As with Prometheus it is once again Fassbender who is the stand-out here, shouldering not one but two unique characters in the film, both androids but entirely different in his portrayal of them, and all for the better. Fassbender’s talent almost makes the so-ridiculously-easy-to-telegraph plot development almost forgivable, if only it weren’t so frightfully ignorant. After a mostly-enjoyable second act (Fassbender acting off himself through half of it, which are honestly the film’s best parts), the third act shoots for the stars to out-snoozefest the first act into a downright silly and woefully “been there, done that” pair of set pieces that are just not entertaining or engaging, but are instead as clunky and hard to maneuver through as the stupid cargo ship piloted by Danny McBride’s Tennessee.

The creature work in the film is a sad and pathetic bombardment of CGI for the most part, devoid of any element of terror, unless watching cannon fodder get quickly picked off is the kind of entertainment one is seeking. This reviewer is no devotee of the Alien franchise, but in this the creatures seem almost laughably bad, scoring some kills but getting quickly defeated as the plot tries to finish rushing through its paces. Alien: Covenant misses out on several opportunities to build a real sense of dread by rushing to conclusions far too quickly, especially early on with the Neomorphs, but then again later with the Protomorph, easily missing out on far better setups and payoffs than it reaches for (the shower scene is particularly egregious here). It almost feels as if, during some of these scenes, that Scott just got lazy and shrugged his shoulders.

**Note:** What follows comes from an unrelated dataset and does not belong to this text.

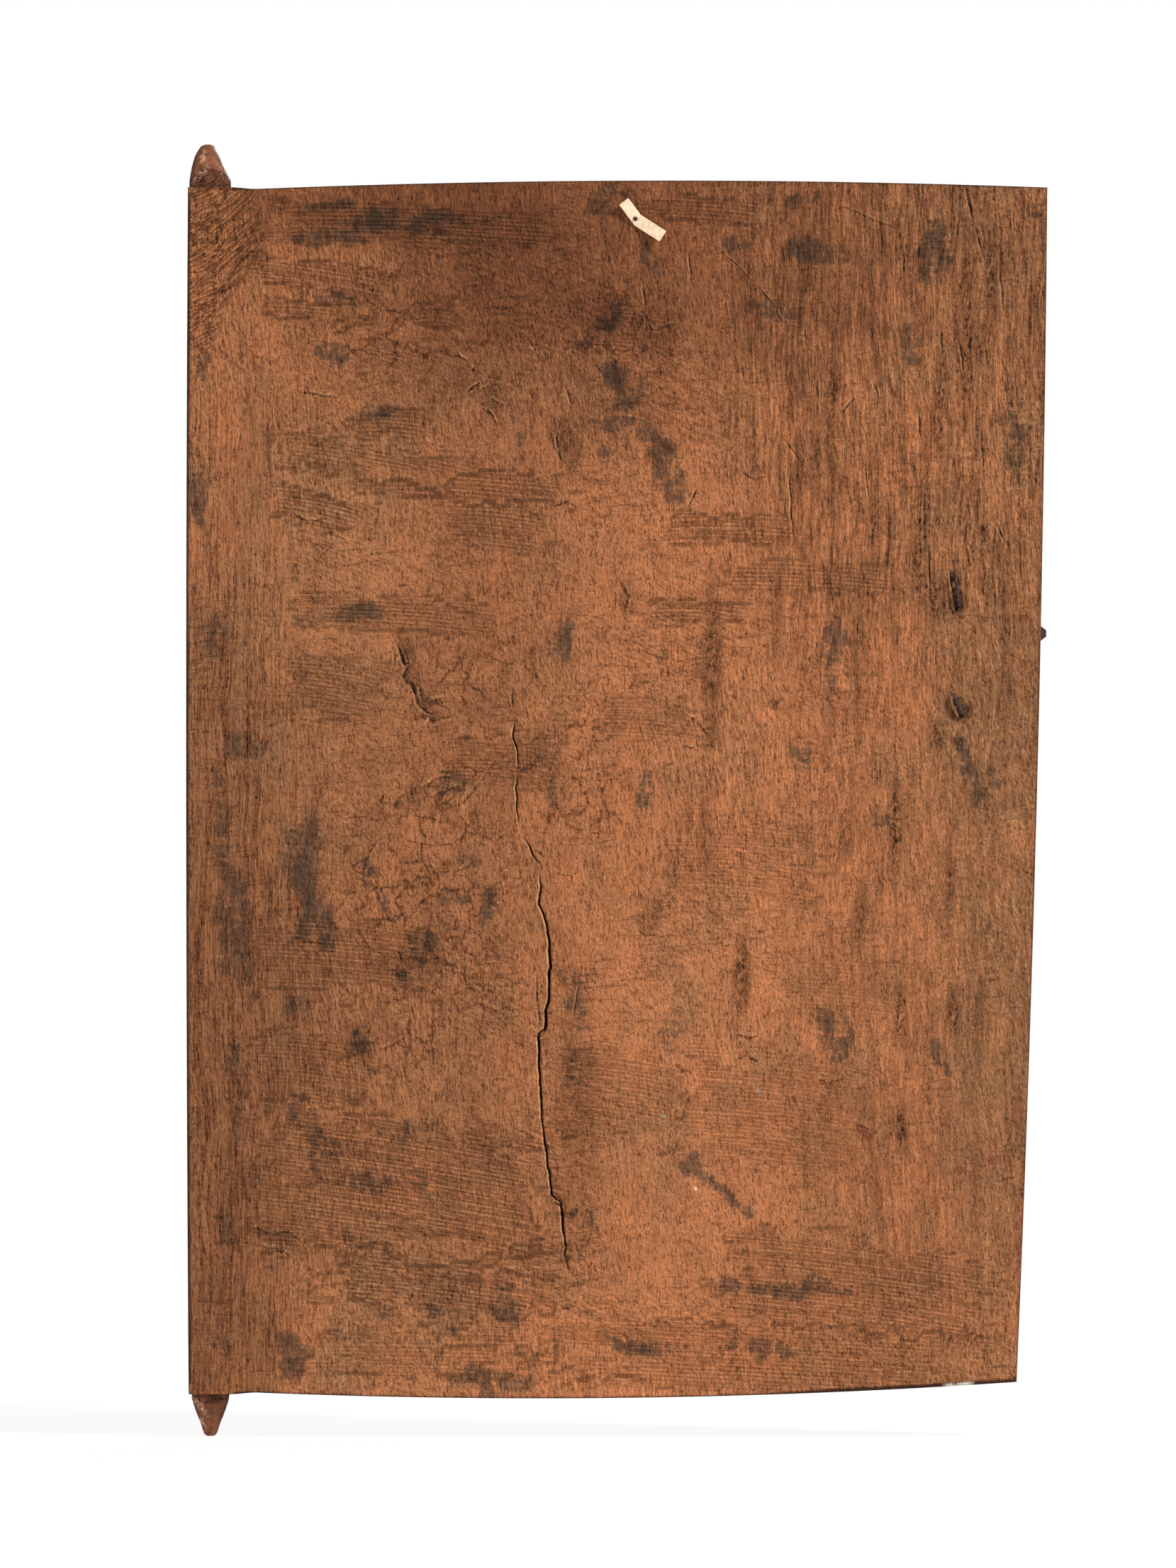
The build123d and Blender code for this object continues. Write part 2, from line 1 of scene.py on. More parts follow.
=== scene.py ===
"""Looks of the dogon granary door: a hewn plank on carved pivots, its carved front and its lock.

Everything is in the door's own frame: +Z up the hinge axis, +X from the hinge stile to the free
edge, the plain back facing -Y. Sizes are written in millimetres and turned to metres once, in lay().
"""
import math

import bmesh
import bpy
import numpy as np
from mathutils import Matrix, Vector


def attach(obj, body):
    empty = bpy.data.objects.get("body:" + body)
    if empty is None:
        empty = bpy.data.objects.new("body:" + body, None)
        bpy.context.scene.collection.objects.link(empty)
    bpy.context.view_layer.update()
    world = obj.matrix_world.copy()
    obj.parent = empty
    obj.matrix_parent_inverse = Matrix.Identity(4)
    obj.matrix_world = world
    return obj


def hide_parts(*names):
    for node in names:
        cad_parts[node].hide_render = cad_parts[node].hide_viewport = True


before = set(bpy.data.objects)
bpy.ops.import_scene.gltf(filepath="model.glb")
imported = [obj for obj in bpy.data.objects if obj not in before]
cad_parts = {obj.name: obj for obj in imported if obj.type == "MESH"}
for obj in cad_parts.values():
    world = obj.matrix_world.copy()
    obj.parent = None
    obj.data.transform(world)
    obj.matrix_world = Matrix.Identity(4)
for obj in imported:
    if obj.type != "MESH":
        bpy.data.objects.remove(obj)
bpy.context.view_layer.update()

MM = 0.001

# ---------------------------------------------------------------- the door's sizes, as its part has them
THICK = 25.0
BACK_Y = -THICK / 2
FRONT_Y = THICK / 2
SHOULDER = 681.2
REACH = 473.4
LEFT_FOOT = 12.0           # how far the hinge edge stands left of the axis
LEFT_TOP = 12.4
LEFT_BOW = 1.2             # and how much further half-way up
DRAW_IN_MID = 5.8
DRAW_IN_FOOT = 17.4
EDGE_LEAN = 1.0            # the cut edges lean in by this at the back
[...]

It may have some of the same elegant beauty that Prometheus had, but ultimately Alien: Covenant is exactly more of the same; pretty to look at and little else. It once again bolsters fantastic performances, but casting Fassbender to play a new android alongside David is a cheap cop-out when one realizes that the rest of the androids in the franchise are all different looking, and it smells like a plot setup from the very beginning (also a clever marketing gag to hide the fact that David is in the film). Again the philosophical explorations that the film undertakes, while weighty at times, prove to be its best aspects, but Scott has sadly saddled them to an Alien film wherein he feels compelled (and is demanded, by fans) to shoehorn various aspects of the franchise into it. The result, as with Prometheus, is a very pretty, neatly-stacked pile of refuse. As these films continue to plod ahead toward the original Alien film, one can’t help but wonder if the franchise was already out gas, and all the great cinematography in the world will eventually wear out trying to push this thing down the road. Four out of ten stars.